There's always been the progressive, liberal and even libertarian strain in SF, but the Hugo stories that were being nominated and winning awards at the time weren't even SFF. The well-written one about the magic rain was in fact a coming-out story about a gay Chinese guy worrying about how to tell his conservative, traditionalist parents that in fact he was gay and worse, his boyfriend was white. The magic rain was only a Macguffin and could just as well have been stripped out. The dreadfully written one about the gay lesbian trans BIPOC palaeontologist getting beat up by gin-swilling rednecks - well, comment would be superfluous. Milquetoast revenge fantasies about 'if you were a dinosaur' are what wins Hugos? Okay, but let me off this bus, I'm sticking here behind with Bradbury.

My understanding is that the original trouble kicked off with someone alleging the Hugo and Worldcon committees were pushing a slate of their favourites who were all the liberal LGBT BIPOC progressive sort. The committee(s) said this isn't happening because we have procedures in place. Guy then sets up a slate of his own to show procedures, what procedures? And then the progressives get angry and here we go.

It was very instructive for me. Previously, my impression had been that the Hugos were 'the fans' choice' as distinct from the Nebulas and other awards, and that fandom in general (which in effect always meant American fandom) voted on them. I was educated on that: only Worldcon members who had bought memberships could vote, and the Hugos were the property of Worldcon.

So here we are today, where to even be in with a sniff of a chance, you have to be female/non-white/LGBT+. And people like me now know that the Hugos are meaningless.
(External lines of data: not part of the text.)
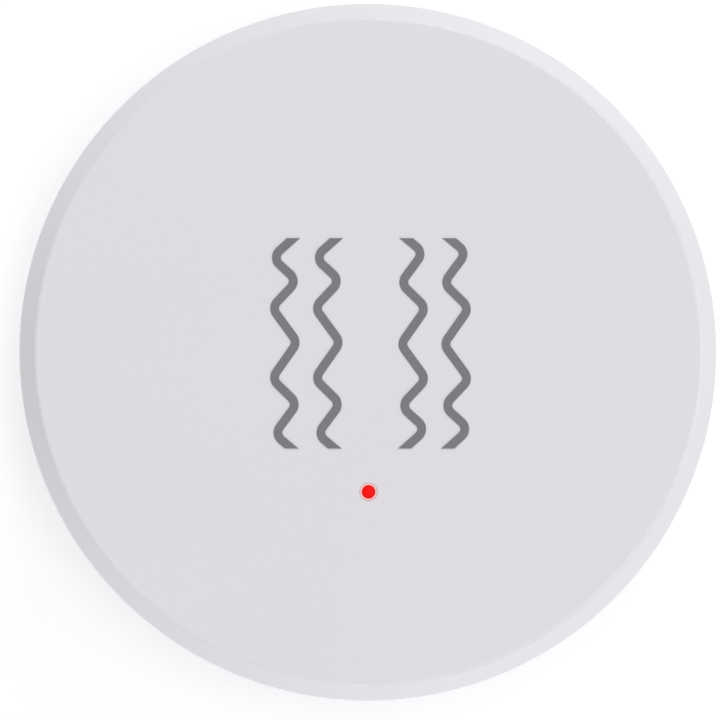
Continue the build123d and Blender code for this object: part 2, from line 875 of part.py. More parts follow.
# Coin cell: the can, the cap, the gasket between them and the packed core
can_inner = cell_radius - cell_sheet
crimp_inner = cell_radius - cell_crimp
with BuildPart() as coin_cell_can:
    with BuildSketch(Plane.XZ):
        with BuildLine():
            Polyline(
                (0, cell_bottom),
                (cell_radius, cell_bottom),
                (cell_radius, cell_rim_top),
                (crimp_inner, cell_rim_top),
                (crimp_inner, cell_rim_top - cell_sheet),
                (can_inner, cell_rim_top - cell_sheet),
                (can_inner, cell_bottom + cell_sheet),
                (0, cell_bottom + cell_sheet),
                close=True,
            )
        make_face()
    revolve(axis=Axis.Z)
    can_edges = coin_cell_can.edges().filter_by(GeomType.CIRCLE).group_by(SortBy.RADIUS)[-1]
    fillet(can_edges.sort_by(Axis.Z)[0], cell_corner)
    can_edges = coin_cell_can.edges().filter_by(GeomType.CIRCLE).group_by(SortBy.RADIUS)[-1]
    fillet(can_edges.sort_by(Axis.Z)[-1], cell_sheet)
save(coin_cell_can, "coin_cell_can")

with BuildPart() as coin_cell_cap:
    with BuildSketch(Plane.XZ):
        with BuildLine():
            Polyline(
                (0, cell_top),
                (cell_cap_radius, cell_top),
                (cell_cap_radius, cell_top - cell_cap_skirt),
                (cell_cap_radius - cell_sheet, cell_top - cell_cap_skirt),
                (cell_cap_radius - cell_sheet, cell_top - cell_sheet),
                (0, cell_top - cell_sheet),
                close=True,
            )
        make_face()
    revolve(axis=Axis.Z)
    cap_edges = coin_cell_cap.edges().filter_by(GeomType.CIRCLE).group_by(Axis.Z)[-1]
    fillet(cap_edges, cell_cap_corner)
save(coin_cell_cap, "coin_cell_cap")

gasket_inner = cell_cap_radius + cell_fit
gasket_outer = can_inner - cell_fit
with BuildPart() as coin_cell_gasket:
    with BuildSketch(Plane.XZ):
        with BuildLine():
            Polyline(
                (gasket_inner, cell_bottom + cell_sheet),
                (gasket_outer, cell_bottom + cell_sheet),
                (gasket_outer, cell_rim_top - cell_sheet),
                (crimp_inner - cell_fit, cell_rim_top - cell_sheet),
                (crimp_inner - cell_fit, cell_rim_top),
                (gasket_inner, cell_rim_top),
                close=True,
            )
        make_face()
    revolve(axis=Axis.Z)
save(coin_cell_gasket, "coin_cell_gasket")

with BuildPart() as coin_cell_core:
    with BuildSketch(Plane.XY.offset(cell_bottom + cell_sheet)):
        Circle(cell_cap_radius - cell_sheet - cell_core_gap)
    extrude(amount=cell_height - cell_sheet * 2)
save(coin_cell_core, "coin_cell_core")

# Reset switch: a moulded base, a steel frame with a window, the dome and four terminals
with BuildPart() as reset_switch_base:
    with BuildSketch(Plane.XY.offset(switch_bottom)):
        with Locations(button_place):
            Rectangle(switch_length, switch_width)
    extrude(amount=switch_height)
save(reset_switch_base, "reset_switch_base")

with BuildPart() as reset_switch_frame:
    with BuildSketch(Plane.XY.offset(switch_bottom - frame_sheet)):
        with Locations(button_place):
            Rectangle(switch_length + frame_sheet * 2, switch_width)
            Circle(window_radius, mode=Mode.SUBTRACT)
    extrude(amount=frame_sheet)
    with BuildSketch(Plane.XY.offset(switch_bottom)):
        with Locations(button_place):
            with GridLocations(switch_length + frame_sheet, switch_width, 2, 1):
                Rectangle(frame_sheet, switch_width)
    extrude(amount=frame_flap)
save(reset_switch_frame, "reset_switch_frame")

dome_plane = Plane.XZ.offset(-service_radius)
with BuildPart() as reset_switch_dome:
    with BuildSketch(dome_plane):
        with BuildLine():
            outside = TangentArc((0, dome_bottom), (dome_radius, switch_bottom), tangent=(1, 0))
            inside = TangentArc(
                (0, dome_bottom + dome_sheet),
                (dome_radius - dome_sheet * 2, switch_bottom),
                tangent=(1, 0),
            )
            Line(outside @ 0, inside @ 0)
            Line(outside @ 1, inside @ 1)
        make_face()
    revolve(axis=Axis((0, service_radius, 0), (0, 0, 1)))
save(reset_switch_dome, "reset_switch_dome")

with BuildPart() as reset_switch_terminals:
    with BuildSketch(Plane.XY.offset(board_bottom - terminal_sheet)):
        with Locations(button_place):
            with GridLocations(terminal_x * 2, terminal_spacing, 2, 2):
                Rectangle(terminal_length, terminal_width)
    extrude(amount=terminal_sheet)
save(reset_switch_terminals, "reset_switch_terminals")

# Reset plunger: a button in the tray, with a collar that keeps it in and a nub under the dome
plunger_bottom = cell_bottom + button_recess
plunger_top = dome_bottom - dome_gap
collar_height = (plunger_top - tray_top) * button_collar_share
with BuildPart() as reset_plunger:
    with BuildSketch(Plane.XY.offset(plunger_bottom)):
        with Locations(button_place):
            Circle(button_diameter / 2)
    extrude(amount=tray_top - plunger_bottom)
    fillet(reset_plunger.edges().group_by(Axis.Z)[0], button_edge)
    with BuildSketch(Plane.XY.offset(tray_top)):
        with Locations(button_place):
            Circle(button_diameter / 2 + button_clearance + button_ledge)
    extrude(amount=collar_height)
    with BuildSketch(Plane.XY.offset(tray_top + collar_height)):
        with Locations(button_place):
            Circle(button_nub_diameter / 2)
    extrude(amount=plunger_top - tray_top - collar_height)
save(reset_plunger, "reset_plunger")
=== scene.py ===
# %% [markdown]
# # A round stick-on vibration sensor tag
# The tag is a white disc, 40 mm across and 10 mm high, with a grey vibration symbol and a small red
# light on its front. A CAD model gives every solid part its shape and place. This notebook gives the
# parts their finishes, makes the soft, threaded and sprung pieces as finer surfaces, and sets up the
# lamps and the camera. Lengths are metres, mm is a thousandth of one, and the adhesive face lies on
# the floor at z = 0.

import math

import bmesh
import bpy
import numpy as np
from mathutils import Matrix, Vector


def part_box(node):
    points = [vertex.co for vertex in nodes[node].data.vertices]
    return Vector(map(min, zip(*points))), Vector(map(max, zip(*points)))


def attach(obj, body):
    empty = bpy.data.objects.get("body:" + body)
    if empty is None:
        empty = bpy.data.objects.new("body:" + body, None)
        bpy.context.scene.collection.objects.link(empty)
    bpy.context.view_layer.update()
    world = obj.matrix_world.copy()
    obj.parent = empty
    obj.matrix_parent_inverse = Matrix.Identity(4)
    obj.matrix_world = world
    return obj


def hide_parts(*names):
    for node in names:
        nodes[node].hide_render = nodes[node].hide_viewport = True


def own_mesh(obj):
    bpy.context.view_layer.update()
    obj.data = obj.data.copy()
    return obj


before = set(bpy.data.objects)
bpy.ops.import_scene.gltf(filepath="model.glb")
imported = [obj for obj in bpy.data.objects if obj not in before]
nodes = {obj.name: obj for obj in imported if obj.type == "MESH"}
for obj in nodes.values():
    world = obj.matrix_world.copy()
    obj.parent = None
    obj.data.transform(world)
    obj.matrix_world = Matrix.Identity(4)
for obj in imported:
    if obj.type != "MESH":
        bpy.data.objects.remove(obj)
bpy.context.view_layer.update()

# %% [markdown]
# ## Colours, as a picture stores them
# A picture file keeps colours bent by a curve so that dark tones get more steps, while a shader wants
# plain amounts of light. Every colour below is written the way a colour picker shows it, from 0 to
# 255, and this helper straightens it.

# %% Picture colours to shader colours
def paint(red, green, blue):
    """Linear colour: c/12.92 below 0.04045, and ((c + 0.055)/1.055)^2.4 above, for c from 0 to 1."""
    c = np.array([red, green, blue]) / 255
    straight = np.where(c <= 0.04045, c / 12.92, ((c + 0.055) / 1.055) ** 2.4)
    return (*map(float, straight), 1.0)


scene = bpy.context.scene
scene.view_settings.view_transform = "Standard"
print("mid grey 128 becomes", round(paint(128, 128, 128)[0], 3))

# %% [markdown]
# ## The camera
# The tag was photographed from almost straight above: the bevel is nearly as wide on all sides, so
# the camera leans by one to two degrees. A long lens far away keeps the disc round. The lens length
# follows from the size that the disc has in the picture, and the camera is aimed a little beside the
# middle because the disc isn't quite in the middle of the picture either.

# %% Camera placed from the picture's measures
mm = 0.001
picture_side = 720
disc_radius = 20.0 * mm
disc_radius_pixels = 348.48
disc_middle_pixels = np.array([368.2, 351.6])
widest_height = 8.5 * mm
camera_distance = 300.0 * mm
sensor_width = 36.0
lean_right = math.radians(-0.75)
lean_down = math.radians(1.55)

pixels_per_metre = disc_radius_pixels / disc_radius
aside = (picture_side / 2 - disc_middle_pixels) / pixels_per_metre
aim = np.array([aside[0], -aside[1], widest_height])
back = np.array([math.tan(lean_right), -math.tan(lean_down), 1.0])
back /= np.linalg.norm(back)
right = np.cross([0, 1, 0], back)
right /= np.linalg.norm(right)
up = np.cross(back, right)

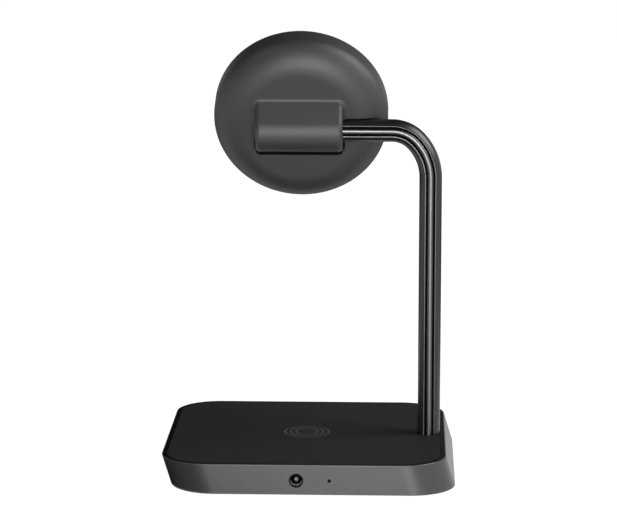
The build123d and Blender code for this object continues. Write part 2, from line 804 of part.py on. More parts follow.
# Hinge shaft: a plug in the tube, a flange with the stop pin, and a hollow journal
shaft_length = shaft_end + tube_end
with BuildPart() as hinge_shaft:
    along_hinge(tube_bore - seat_fit, -tube_end - shaft_plug, -tube_end)
    along_hinge(shaft_flange_radius, -tube_end, flange_face)
    along_hinge(journal_radius, flange_face, shaft_end)
    stop_angle = 270 - (lean_flattest + lean_upright - 2 * head_lean) / 2
    pin_at = [(stop_pin_circle * cos(radians(stop_angle)), stop_pin_circle * sin(radians(stop_angle)))]
    post(hinge.offset(flange_face), stop_pin_radius, near_cheek + cheek_thickness - flange_face, pin_at)
    along_hinge(shaft_bore, -tube_end - shaft_plug, shaft_end, Mode.SUBTRACT)
save(hinge_shaft, "hinge_shaft")

with BuildPart() as friction_washers:
    for left in (flange_face, far_washer):
        ring(hinge.offset(left), washer_radius, journal_radius + seat_fit, washer_thickness)
save(friction_washers, "friction_washers")

with BuildPart() as disc_springs:
    spring_section = Plane(origin=hinge.origin, x_dir=hinge.z_dir, z_dir=hinge.y_dir)
    spring_bore = journal_radius + seat_fit
    spring_middle = spring_left + spring_thickness + spring_rise
    for side in (-1, 1):
        with BuildSketch(spring_section):
            with BuildLine():
                Polyline(
                    (spring_middle, -spring_radius),
                    (spring_middle + side * spring_thickness, -spring_radius),
                    (spring_middle + side * (spring_thickness + spring_rise), -spring_bore),
                    (spring_middle + side * spring_rise, -spring_bore),
                    close=True,
                )
            make_face()
        revolve(axis=Axis(hinge.origin, hinge.z_dir))
save(disc_springs, "disc_springs")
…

I've tried reading Seanan McGuire and Ann Leckie, but I can't get a handle on their writing (and I dislike McGuire, possibly because of her claims to Irish ancestry which may be legit but her first name keeps making me twitch because my hindbrain insists it should be Senan and that's a male name anyway; possibly because of the smug self-satisfied tone of her writing and commentary).